Accade che, per la prima volta nella storia della democrazia americana, sia in corso uno sforzo coordinato per contaminare o ribaltare il risultato di un’elezione presidenziale.
1. Non ci sono prove e tutti gli ufficiali elettorali -anche degli Stati governati anche dai conservatori del GOP- dichiarano che non c’è nessuna prova di frodi elettorali. Parliamo di un vantaggio di Biden di milioni di voti a livello nazionale e di almeno 130 mila voti complessivi negli stati contesi.
2. Trump ha costretto il suo ministro della giustizia ad autorizzare un’indagine per frode elettorale in Pennsylvania e questo ha spinto alle dimissioni il principale procuratore del ministero che si occupa di crimini elettorali che ha denunciato come siano stati cancellati 40 anni di politiche di non interferenza. Le indagini su eventuali brogli, infatti, sono di competenza dei singoli stati che stanno rigettando le accuse perché non ci sono prove.
3.Trump ha licenziato il ministro della difesa e da sconfitto sta cambiando i vertici del dipartimento della difesa con uomini di sua fiducia, inclusa una figura controversa che ha promosso teorie cospirative e definito Obama un terrorista. E si appresta a cacciare i capi di Cia e Fbi. Sta mettendo le mani su esercito e intelligence.
4. Il segretario di Stato, Mike Pompeo, ha negato platealmente il risultato elettorale, affermando che ci sarà una transizione soft ad una seconda amministrazione Trump. Di fatto, dichiara che lo sconfitto alle elezioni rimarrà in carica nonostante il risultato. Fate voi.
5. La donna di fiducia messa da Trump a capo dell’Amministrazione dei Servizi Generali si sta rifiutando di avviare la transizione e il passaggio di consegne: Biden e il suo staff non hanno accesso ai fondi, agli uffici federali e ai dossier strategici.
6. La Casa Bianca sta dicendo di procedere con i piani per il bilancio di Trump di febbraio proprio come se avesse vinto le elezioni.
7. Con un tweet di ieri Trump ha dichiarato che la sua gente non accetterà l’esito delle elezioni, attivando le milizie a lui fedeli, armate e fanatizzate, che marceranno sabato su Washington.
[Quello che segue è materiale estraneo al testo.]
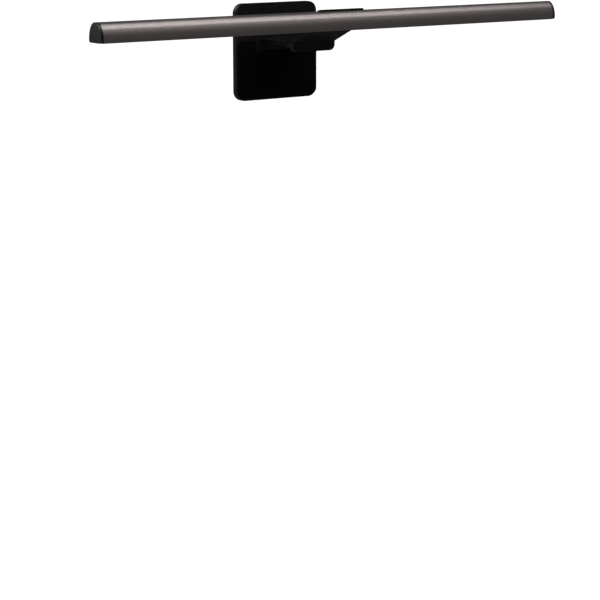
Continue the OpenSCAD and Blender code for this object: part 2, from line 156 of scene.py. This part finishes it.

8. L’amministrazione Trump sta, nel frattempo, minacciando i funzionari dell’apparato statale che non mostreranno lealtà.
9. William Cohen, ex Segretario alla Difesa e senatore repubblicano, ha detto a Don Lemon della CNN che la condotta dell’amministrazione è “più simile a una dittatura che a una democrazia”.
Queste elezioni cominciano pericolosamente ad assomigliare alle ultime in Venezuela: tutto il mondo si congratulava con il nuovo presidente Guaidò mentre Maduro rimaneva asserragliato nel palazzo a dire che aveva vinto lui. Il problema è che gli Usa non sono il Venezuela e il mondo non può permettersi una transizione violenta e drammatica. Senza transizione pacifica del potere c’è la Bielorussia, per intenderci.
Ma ripeto, gli Usa sono la principale potenza mondiale e non è immaginabile uno scenario sudamericano che non abbia conseguenze devastanti per tutti.
La domanda oggi è molto semplice. Siamo sicuri che si tratti solo di una transizione turbolenta, frutto del narcisismo patologico di un uomo allo sbando, e non del tentativo sistematico di sovvertire il voto? Se fosse così ci sarebbe un nome tecnico per definirlo: colpo di Stato.